LFS don't have killies because they don't spawn in large numbers like most of the fish you will see there and most won't pay a small hobbyist anything near what it costs to raise them to size. Don't expect to make your mark on the aquarium world by being the first to market large quantities of killies.
Best foods. LIVE: daphnia, black worms, brine shrimp. The little rascals love to munch on stuff that swims. Second best frozen bloodworms or brine shrimp, maybe some homemade paste foods. I wouldn't waste time on commercially available flakes. Egg production suffers big time. Just MY experience (30 sumpthing years).
So with all this in mind, get some fish and have some fun.
-------------- Original message ----------------------
From: "Michelle Mathews" <bellapoison at gmail_com>
> Cross-posted to AKA board...
> I've been looking at killifish and am attracted to them because, well,
> they're beautiful and also, they can be kept in small tanks--unlike
> cichlids, I don't need to go out and buy a 100-gallon tank. Since I have a
> couple of 5-gallons and a 1-gallon lying around...
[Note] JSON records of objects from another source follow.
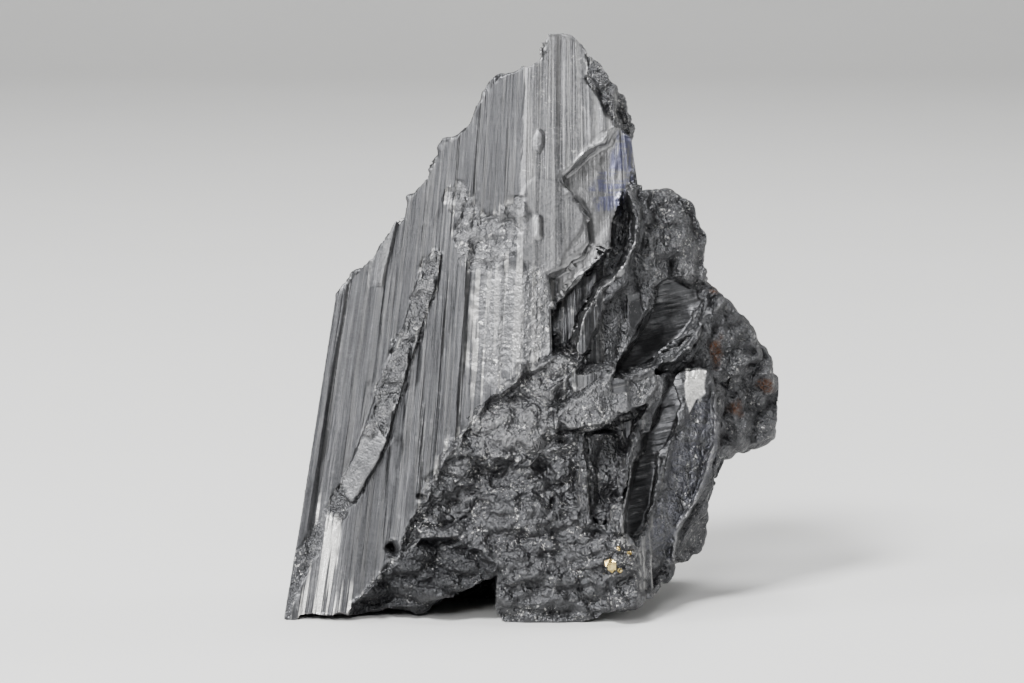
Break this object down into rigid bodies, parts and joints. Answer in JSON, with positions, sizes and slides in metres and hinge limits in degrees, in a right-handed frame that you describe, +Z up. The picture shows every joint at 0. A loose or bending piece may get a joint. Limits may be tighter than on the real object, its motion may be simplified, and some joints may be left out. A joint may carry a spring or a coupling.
{
  "type": "andorite crystal",
  "caption": "Rough tapering metallic-grey crystal with striated faces, a broken top and a ledged, hollowed right side; rests on three small flats.",
  "frame": {"origin": "bottom centre of the crystal's box, on the surface it stands on", "axes": "+Z up; the broad striated face looks along -Y and leans back; +X is to the viewer's right of that face"},
  "size_m": [0.0254, 0.0144, 0.0293],
  "materials": {
    "andorite": "dark steel-grey, bright metallic lustre on the striated faces, duller on the fractures"
  },
  "bodies": {
    "root": {"andorite_crystal": "andorite"}
  },
  "joints": []
}
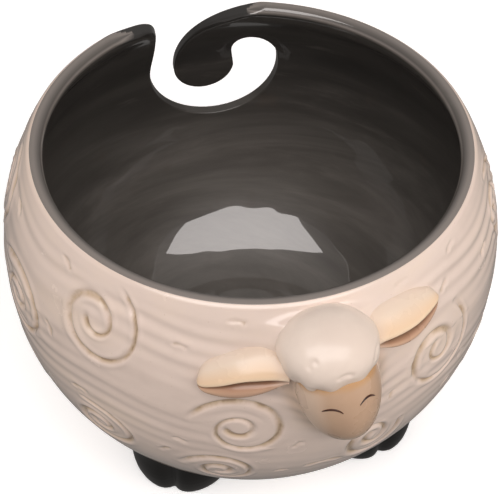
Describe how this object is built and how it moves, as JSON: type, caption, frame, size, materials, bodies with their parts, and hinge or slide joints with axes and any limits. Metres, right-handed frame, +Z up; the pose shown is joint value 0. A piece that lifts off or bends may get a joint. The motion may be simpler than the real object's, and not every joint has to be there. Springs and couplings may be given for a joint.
{
  "type": "yarn bowl",
  "caption": "Round glazed ceramic yarn bowl shaped as a sheep, with a hooked yarn slot cut in the back wall and cloven hooves to stand on.",
  "frame": {"origin": "on the table under the middle of the whole outline, 7.8 mm in front of the bowl's own axis", "axes": "+Z up; the sheep looks along -Y; +X is the sheep's left; the yarn slot is at the back, just to the +X side of +Y"},
  "size_m": [0.16, 0.1756, 0.1174],
  "materials": {
    "cream_glaze": "glossy clear glaze over cream clay, brown stain left in the carved lines",
    "slate_glaze": "glossy dark grey glaze with faint brushed bands",
    "wool_glaze": "glossy pale cream glaze",
    "peach_glaze": "satin peach glaze, darker where it is pooled",
    "ear_glaze": "satin pale peach glaze",
    "eye_paint": "dark brown underglaze line",
    "hoof_glaze": "glossy black glaze"
  },
  "bodies": {
    "root": {"bowl_wall": "cream_glaze", "glaze_lining": "slate_glaze", "wool_cap": "wool_glaze", "face": "peach_glaze", "left_ear": "ear_glaze", "right_ear": "ear_glaze", "left_eye_line": "eye_paint", "right_eye_line": "eye_paint", "front_right_hoof": "hoof_glaze", "front_left_hoof": "hoof_glaze", "rear_left_hoof": "hoof_glaze", "rear_right_hoof": "hoof_glaze"}
  },
  "joints": []
}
> Anyhow, I've never bred fish before. I read the AKA beginners' guide twice,
> though. But I am looking for some more reading material about breeding and
> keeping killies. Book recommendations?
> The killie I'm most attracted to right now is the Aus. nigripinnis. Is this
> a decent fish for a beginner or should I start with something simpler?
> Also, just curious--why are killies not available in local fish stores?